I would like to dabble a little with writing; sort of a recreational thing, personal growth thing, and outlet thing, when needed (learning to express a thought without using the “thing” thing). But as I have found, it will probably be sporadic simply due to my moody nature. I am going to end with a “scene” that I created as sort of an exercise in image creation. I hadn’t planned to include this when I started this blog (‘course Hemingway was the furthest thing from my mind when I started this blog) but, I thought it might be appropriate, given the direction that this blog sort of took on its own.
Survival and instincts
We stood still, staring at each other, neither knowing what should happen next. Her wound did not detract from her beauty and her nakedness was enhanced by the dancing, glittering waters which flowed against her thighs. I was in the river up to my knees and was having trouble standing in current. She seemed at home in the icy mountain runoff. The red sash lying on the bank with her camos identified her as one of them. There was no doubt what must be done. I leveled my rifle, taking aim at her heart. She raised her hands slowly to show her intentions. I paused for a moment, her bronze skin and the sexuality of the whole scene conjured absurd feelings and arousal. I had never gotten used to fighting and killing women, but the enemy gave me no choice. Some of their most ruthless and fierce fighters were women, women who had lived half their lives living and fighting in the jungle. She was so beautiful. She wore her nakedness without shame. She looked neither frightened nor challenging. The level stare of her eyes sought to tame the circumstance, to tame me. I knew what I had to do…squeeze the trigger…kill her. Every part of me wanted to rush to her and take her, plunge into the water and let the warmth of our bodies contrast against the icy waters. Make love to her instead of destroy her. Her weight shifted slightly towards the bank and I was shaken from my images. I hesitated, willing her not to move, nervously aiming more intensely at her breast, making her feel my dilemma across the waters. “Don’t move…don’t do it” I thought in panic. “We can stand here and let the world go by with the water”, my mind raced. She raised her leg in a motion to step towards the bank; the image of her weapon, lying half hidden amongst her clothes flooded my vision. There are reactions that keep one alive in war. Those that do not acquire these reactions die early, those that do, might live longer. My finger squeezed and she was gone. The water rushing past my leg took on the crimson hue of the deep jungle sunset. A shadow flowed by beneath the surface, out of reach. I crouched and scanned the bank for more enemy.
Comments (9)
This: “(learning to express a thought without using the “thing” thing)” is a good example of your ability to already do that “thing” which you desire to do…explain the mundane/common daily occurence in a way that makes the reader go “Ha! That’s me, too.”

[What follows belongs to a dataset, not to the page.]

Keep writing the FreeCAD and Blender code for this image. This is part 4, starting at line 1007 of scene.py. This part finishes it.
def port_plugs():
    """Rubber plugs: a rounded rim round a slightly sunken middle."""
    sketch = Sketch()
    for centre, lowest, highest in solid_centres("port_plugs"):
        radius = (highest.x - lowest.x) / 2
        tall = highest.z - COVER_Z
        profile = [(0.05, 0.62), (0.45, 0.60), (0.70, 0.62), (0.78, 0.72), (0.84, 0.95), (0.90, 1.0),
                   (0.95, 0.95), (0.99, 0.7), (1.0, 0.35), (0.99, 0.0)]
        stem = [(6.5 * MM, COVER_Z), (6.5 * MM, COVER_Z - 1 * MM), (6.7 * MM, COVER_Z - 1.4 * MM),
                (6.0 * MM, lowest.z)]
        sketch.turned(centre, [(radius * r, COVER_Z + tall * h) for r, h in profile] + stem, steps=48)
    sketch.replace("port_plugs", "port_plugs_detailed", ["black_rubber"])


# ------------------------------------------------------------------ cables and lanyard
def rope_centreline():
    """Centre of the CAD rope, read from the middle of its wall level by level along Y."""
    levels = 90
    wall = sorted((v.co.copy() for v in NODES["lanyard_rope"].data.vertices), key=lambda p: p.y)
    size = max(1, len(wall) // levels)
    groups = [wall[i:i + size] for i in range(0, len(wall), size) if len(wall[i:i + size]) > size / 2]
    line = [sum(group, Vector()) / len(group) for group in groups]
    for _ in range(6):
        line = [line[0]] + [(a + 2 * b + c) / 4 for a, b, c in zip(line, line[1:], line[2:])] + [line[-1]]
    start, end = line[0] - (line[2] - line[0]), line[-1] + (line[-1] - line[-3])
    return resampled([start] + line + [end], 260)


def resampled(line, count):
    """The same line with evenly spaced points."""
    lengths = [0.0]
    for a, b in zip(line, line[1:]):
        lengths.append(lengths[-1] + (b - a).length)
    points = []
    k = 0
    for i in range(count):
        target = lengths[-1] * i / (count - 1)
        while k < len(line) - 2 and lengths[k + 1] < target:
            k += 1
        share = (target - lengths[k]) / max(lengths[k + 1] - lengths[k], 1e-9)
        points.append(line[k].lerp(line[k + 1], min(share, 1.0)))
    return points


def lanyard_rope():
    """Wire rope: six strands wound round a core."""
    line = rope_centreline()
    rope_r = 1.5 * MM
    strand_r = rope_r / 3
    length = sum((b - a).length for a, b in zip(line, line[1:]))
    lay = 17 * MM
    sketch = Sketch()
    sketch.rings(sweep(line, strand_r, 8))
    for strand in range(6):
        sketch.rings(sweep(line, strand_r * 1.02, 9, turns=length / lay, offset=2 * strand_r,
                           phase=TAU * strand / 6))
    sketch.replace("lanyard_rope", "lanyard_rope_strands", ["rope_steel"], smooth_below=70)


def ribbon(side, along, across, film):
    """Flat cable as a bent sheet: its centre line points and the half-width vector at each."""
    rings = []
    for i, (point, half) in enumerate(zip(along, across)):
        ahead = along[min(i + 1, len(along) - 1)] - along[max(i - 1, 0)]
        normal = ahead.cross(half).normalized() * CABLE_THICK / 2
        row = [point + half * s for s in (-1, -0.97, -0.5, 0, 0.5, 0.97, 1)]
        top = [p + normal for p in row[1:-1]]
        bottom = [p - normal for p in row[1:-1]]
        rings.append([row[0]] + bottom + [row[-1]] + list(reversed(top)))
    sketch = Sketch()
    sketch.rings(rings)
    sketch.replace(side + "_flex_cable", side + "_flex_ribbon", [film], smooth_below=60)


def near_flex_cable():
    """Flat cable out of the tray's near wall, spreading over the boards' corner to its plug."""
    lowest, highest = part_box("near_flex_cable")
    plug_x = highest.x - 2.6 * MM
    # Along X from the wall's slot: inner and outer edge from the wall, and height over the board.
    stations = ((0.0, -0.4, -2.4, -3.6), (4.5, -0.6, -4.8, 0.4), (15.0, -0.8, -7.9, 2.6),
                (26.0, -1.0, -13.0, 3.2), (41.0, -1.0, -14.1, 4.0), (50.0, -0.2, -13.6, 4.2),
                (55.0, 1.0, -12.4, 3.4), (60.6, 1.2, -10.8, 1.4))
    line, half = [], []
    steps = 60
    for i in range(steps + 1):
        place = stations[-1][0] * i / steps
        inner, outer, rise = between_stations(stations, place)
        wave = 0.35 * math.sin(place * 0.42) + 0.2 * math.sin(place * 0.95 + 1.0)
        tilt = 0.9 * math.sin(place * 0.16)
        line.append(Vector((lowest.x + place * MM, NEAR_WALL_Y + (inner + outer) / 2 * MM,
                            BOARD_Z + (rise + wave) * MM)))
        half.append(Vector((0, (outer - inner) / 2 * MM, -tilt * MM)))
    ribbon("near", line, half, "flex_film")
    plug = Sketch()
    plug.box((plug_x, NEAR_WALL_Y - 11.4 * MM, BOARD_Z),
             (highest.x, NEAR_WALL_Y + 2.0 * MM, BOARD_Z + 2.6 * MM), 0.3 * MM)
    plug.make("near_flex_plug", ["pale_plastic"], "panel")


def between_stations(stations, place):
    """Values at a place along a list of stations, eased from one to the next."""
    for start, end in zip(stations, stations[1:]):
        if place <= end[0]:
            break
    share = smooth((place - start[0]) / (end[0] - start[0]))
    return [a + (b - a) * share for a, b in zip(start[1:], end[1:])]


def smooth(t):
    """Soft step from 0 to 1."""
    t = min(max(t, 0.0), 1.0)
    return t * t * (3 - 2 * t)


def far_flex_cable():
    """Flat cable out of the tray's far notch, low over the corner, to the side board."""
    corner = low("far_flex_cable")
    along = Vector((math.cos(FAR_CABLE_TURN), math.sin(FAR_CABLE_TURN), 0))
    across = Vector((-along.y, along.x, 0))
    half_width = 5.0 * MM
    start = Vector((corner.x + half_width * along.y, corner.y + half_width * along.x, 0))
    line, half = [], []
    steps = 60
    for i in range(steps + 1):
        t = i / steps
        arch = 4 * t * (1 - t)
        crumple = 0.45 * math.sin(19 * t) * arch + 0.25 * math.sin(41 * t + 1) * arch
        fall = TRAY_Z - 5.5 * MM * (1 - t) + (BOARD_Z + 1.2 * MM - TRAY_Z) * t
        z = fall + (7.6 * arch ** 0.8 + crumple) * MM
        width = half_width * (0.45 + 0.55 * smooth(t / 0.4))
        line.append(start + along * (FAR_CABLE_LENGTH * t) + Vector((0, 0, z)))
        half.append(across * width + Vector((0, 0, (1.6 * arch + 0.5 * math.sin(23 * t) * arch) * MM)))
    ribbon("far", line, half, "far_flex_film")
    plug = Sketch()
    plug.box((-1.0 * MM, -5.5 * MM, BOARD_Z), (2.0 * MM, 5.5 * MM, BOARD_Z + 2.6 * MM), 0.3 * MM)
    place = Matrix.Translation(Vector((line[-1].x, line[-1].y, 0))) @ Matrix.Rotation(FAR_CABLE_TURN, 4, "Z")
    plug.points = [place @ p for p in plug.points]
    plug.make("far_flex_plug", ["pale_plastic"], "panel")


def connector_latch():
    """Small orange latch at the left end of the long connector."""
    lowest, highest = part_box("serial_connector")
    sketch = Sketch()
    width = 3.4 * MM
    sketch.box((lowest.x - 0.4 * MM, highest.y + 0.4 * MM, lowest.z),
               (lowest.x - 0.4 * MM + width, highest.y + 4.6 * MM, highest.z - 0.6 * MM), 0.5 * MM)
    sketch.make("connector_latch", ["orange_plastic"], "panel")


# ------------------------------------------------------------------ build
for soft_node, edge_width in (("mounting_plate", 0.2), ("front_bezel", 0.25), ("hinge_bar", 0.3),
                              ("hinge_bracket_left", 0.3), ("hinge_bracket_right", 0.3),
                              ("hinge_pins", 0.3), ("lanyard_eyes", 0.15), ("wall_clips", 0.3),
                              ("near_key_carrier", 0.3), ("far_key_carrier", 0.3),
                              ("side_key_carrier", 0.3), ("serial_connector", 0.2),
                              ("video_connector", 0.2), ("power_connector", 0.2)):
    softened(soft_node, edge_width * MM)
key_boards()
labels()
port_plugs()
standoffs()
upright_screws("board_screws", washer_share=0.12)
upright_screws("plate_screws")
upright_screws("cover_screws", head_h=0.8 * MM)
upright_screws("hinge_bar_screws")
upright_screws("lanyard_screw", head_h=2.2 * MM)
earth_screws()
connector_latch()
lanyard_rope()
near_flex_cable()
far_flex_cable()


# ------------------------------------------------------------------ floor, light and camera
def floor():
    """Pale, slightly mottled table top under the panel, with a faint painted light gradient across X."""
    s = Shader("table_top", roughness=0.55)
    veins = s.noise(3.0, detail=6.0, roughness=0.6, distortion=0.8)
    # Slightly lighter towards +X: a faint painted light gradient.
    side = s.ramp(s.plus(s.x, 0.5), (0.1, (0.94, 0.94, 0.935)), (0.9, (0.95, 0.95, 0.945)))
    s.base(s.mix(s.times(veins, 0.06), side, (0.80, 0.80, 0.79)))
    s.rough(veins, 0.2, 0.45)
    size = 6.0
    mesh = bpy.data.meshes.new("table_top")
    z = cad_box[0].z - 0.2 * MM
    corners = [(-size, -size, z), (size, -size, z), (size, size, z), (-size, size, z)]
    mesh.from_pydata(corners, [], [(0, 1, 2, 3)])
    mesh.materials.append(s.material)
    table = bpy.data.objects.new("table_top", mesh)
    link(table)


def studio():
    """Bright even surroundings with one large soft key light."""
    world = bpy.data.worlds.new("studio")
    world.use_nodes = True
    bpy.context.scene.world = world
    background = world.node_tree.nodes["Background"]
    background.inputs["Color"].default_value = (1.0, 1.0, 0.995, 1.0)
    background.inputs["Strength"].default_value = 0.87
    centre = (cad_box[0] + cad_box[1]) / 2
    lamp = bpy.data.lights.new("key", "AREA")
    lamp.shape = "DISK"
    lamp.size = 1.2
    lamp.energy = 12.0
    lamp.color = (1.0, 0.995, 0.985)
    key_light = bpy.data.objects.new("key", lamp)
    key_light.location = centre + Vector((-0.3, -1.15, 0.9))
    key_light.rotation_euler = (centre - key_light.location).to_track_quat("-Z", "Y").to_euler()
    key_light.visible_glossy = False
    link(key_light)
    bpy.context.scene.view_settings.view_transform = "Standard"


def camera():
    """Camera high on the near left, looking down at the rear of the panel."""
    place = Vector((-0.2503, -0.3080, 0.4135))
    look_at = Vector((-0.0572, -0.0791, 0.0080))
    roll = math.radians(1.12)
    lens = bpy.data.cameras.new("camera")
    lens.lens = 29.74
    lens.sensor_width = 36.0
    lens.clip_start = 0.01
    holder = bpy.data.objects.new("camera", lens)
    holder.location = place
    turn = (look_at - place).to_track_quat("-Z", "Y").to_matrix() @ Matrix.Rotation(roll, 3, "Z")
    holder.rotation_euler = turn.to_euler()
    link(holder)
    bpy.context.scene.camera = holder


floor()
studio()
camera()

What an intense piece of writing, that part about survival.
For someone with what you think is little to say, you sure seem to say it well. Thank you.

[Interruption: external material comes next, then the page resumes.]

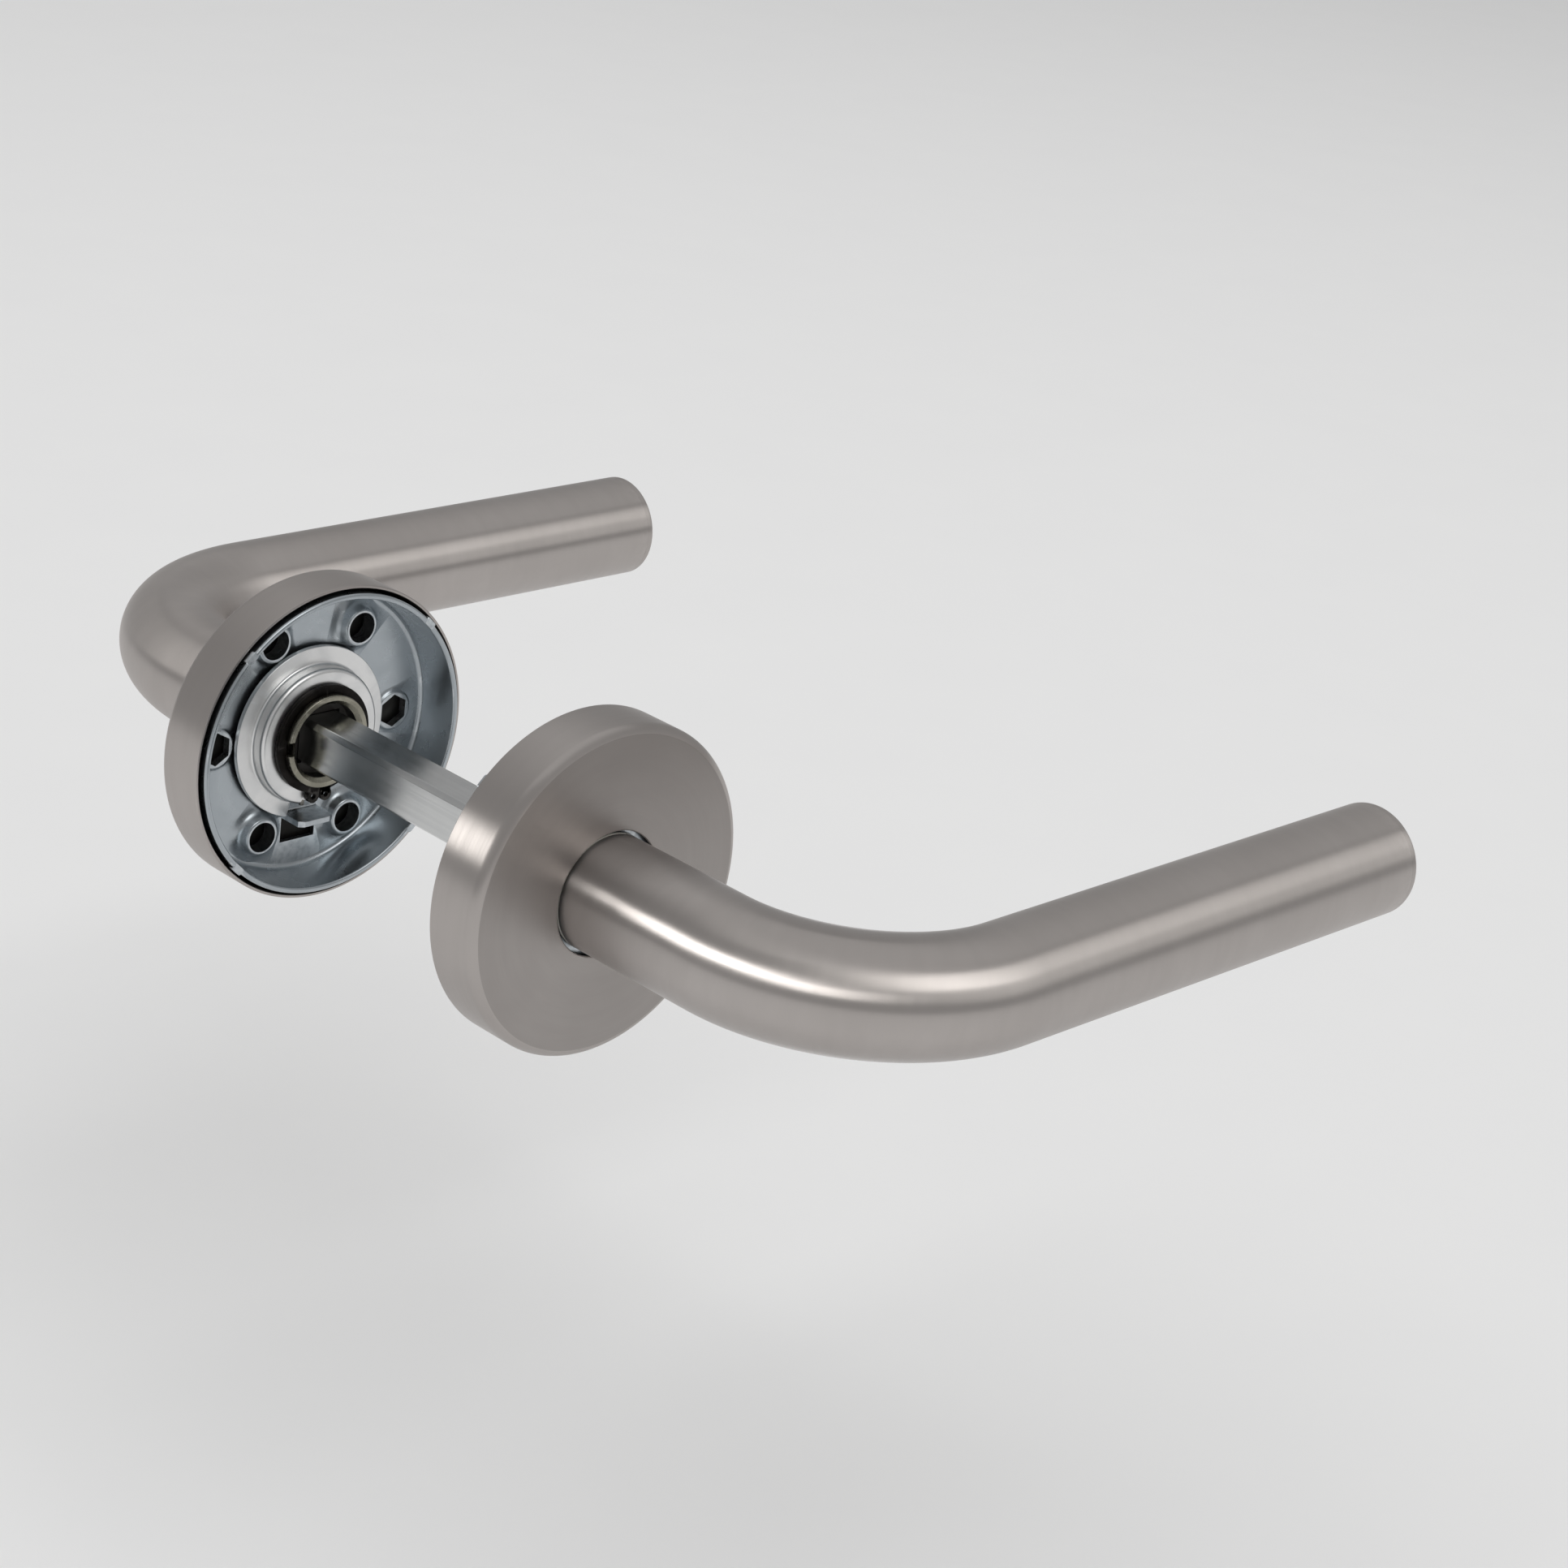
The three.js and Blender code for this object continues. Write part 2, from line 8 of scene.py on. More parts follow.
import json
from math import atan2, ceil, cos, hypot, pi, radians, sin, tan

import bmesh
import bpy
from mathutils import Matrix, Vector

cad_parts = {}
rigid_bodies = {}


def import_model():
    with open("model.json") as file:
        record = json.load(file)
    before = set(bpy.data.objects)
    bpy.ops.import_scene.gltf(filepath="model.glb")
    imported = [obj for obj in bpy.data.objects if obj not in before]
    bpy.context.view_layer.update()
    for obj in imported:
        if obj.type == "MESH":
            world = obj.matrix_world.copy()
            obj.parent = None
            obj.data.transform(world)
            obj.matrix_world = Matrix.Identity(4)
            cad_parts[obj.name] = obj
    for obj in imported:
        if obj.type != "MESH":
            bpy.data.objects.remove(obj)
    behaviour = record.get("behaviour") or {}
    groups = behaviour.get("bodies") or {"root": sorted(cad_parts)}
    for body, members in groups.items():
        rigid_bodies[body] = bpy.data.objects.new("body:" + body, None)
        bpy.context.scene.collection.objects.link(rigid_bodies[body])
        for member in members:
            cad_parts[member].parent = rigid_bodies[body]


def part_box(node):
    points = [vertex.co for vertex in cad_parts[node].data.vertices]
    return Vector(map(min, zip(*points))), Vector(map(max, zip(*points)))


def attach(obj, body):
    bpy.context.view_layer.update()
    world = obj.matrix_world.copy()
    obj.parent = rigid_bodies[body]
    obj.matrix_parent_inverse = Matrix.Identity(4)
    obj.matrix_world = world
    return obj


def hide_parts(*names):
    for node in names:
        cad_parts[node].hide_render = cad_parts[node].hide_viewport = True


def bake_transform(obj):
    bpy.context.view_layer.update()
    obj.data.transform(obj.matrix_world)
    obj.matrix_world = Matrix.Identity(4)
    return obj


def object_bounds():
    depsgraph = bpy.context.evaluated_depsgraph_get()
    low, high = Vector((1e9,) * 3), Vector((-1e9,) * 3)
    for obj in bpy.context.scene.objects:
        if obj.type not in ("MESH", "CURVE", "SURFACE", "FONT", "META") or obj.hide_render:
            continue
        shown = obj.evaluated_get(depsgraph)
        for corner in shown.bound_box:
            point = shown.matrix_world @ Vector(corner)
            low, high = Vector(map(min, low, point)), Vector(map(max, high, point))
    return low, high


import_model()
cad_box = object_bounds()

MM = 0.001
FULL_TURN = 2 * pi
DOWN = radians(-90)
BRUSH_MAP = "Brush"

# ---- Sizes in millimetres that the CAD boxes don't give ----
TUBE_WALL = 1.2
BEND_RADIUS = 30
COVER_WALL = 0.6
COVER_EDGE_RADIUS = 1.6
COVER_HOLE_RADIUS = 10.2
PLATE_WALL = 0.9
PLATE_RIM_WIDTH = 1
PLATE_TAPER = 0.5
PLATE_BORE = 9.25
BOLT_CIRCLE_RADIUS = 19
BOLT_SPREAD_DEG = 62.5
BOLT_HOLE_RADIUS = 2.6
BOSS_HEIGHT = 1.98
BOSS_LIP = 0.5
BOSS_FOOT = 5.2
HEX_CIRCLE_RADIUS = 18.2
HEX_HOLE_FLATS = 5
HEX_LIP_RADIUS = 3.25
HEX_LIP_HEIGHT = 0.55
TAB_WIDTH = 7
TAB_THICKNESS = 1
TAB_RADIUS = 14.2
TAB_TOP_DEPTH = 3
TAB_CHAMFER = 1
WINDOW_LENGTH = 4.5
LUG_COUNT = 4
LUG_START_DEG = 45
LUG_WIDTH = 2.4
LUG_HEIGHT = 1.6
LUG_RISE = 0.3
DRIVER_WALL = 0.9
DRIVER_FLANGE_DEPTH = 6.5
DRIVER_STEP_RADIUS = 11.8
DRIVER_BORE = 8.3
NOTCH_START_DEG = -105
NOTCH_END_DEG = -30
HUB_OVERHANG_DEG = 7
DOG_WIDTH = 1.8
DOG_TIP = 7
MOUTH_RADIUS = 6.4
MOUTH_DEPTH = 2.9
MOUTH_BEVEL = 0.7
KEYWAY_WIDTH = 2.4
KEYWAY_INNER = 6.7
GROOVE_RADIUS = 7.5
SPINDLE_HOLE = 8.2
SPINDLE_CHAMFER = 0.8
BUSH_FLANGE = 0.5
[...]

I think you absolutely have the ‘thing’ you seek, particularly in your ability to create images. I loved your analogy. As a tribute to that: I’ll definitely be thinking about good sticky oatmeal in future when I try to pen lasting pieces
!
Your “survival and instincts” piece is extremely powerful. The juxtaposition of sex and violence is a very popular space for writers and entertainers in general, but it’s often overdone, or done without sensitivity, or done to shock. Your brilliant moment succumbs to none of these pitfalls. We feel empathy for both characters. And we (or at least I) find ourselves surprised by the outcome. Another fault in any scene is to play to the maudlin desire in all of us to see a “happy ending.” You don’t give us one, and that’s all to the better here!
Wow.
Blessings Abound
I’ve thought it before, even if I haven’t said it. JUST WRITE, darn it, just write. You’re brilliant. That said, please don’t write just because I said to. I’m just saying, whatever pours out of your typewriter is fab. Thanks for whatever you do, whenever you do it. Color me grateful. I loved the exposition and the development, and especially the coda.
Gotta resound with a ‘wow’ too. When you come back, you really come back.

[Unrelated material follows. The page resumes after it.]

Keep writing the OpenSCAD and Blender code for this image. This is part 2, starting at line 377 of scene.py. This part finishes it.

I had a lapse for a while, I sometimes post an entry just for posting’s sake and usually feel a lot of letdown over it. Recent posts have been in that category, but today’s I felt had merit. Inspiration is a fickle thing for many of us. Today you had that inspiration and I ‘saw’ your river and couple and felt the intensity of the moment. Now this is writing.
Deb
Oh and I almost forgot… love the new tagline…
“Welcome…leave your shoes on, its an old carpet”
I’m left breathless. And wordless. That was a very powerful piece of writing. So I’ll add my simple “wow” to echo those who voiced it before me. ~Paloma
You succeed in sharing the picture in your mind with me. Amazing clarity.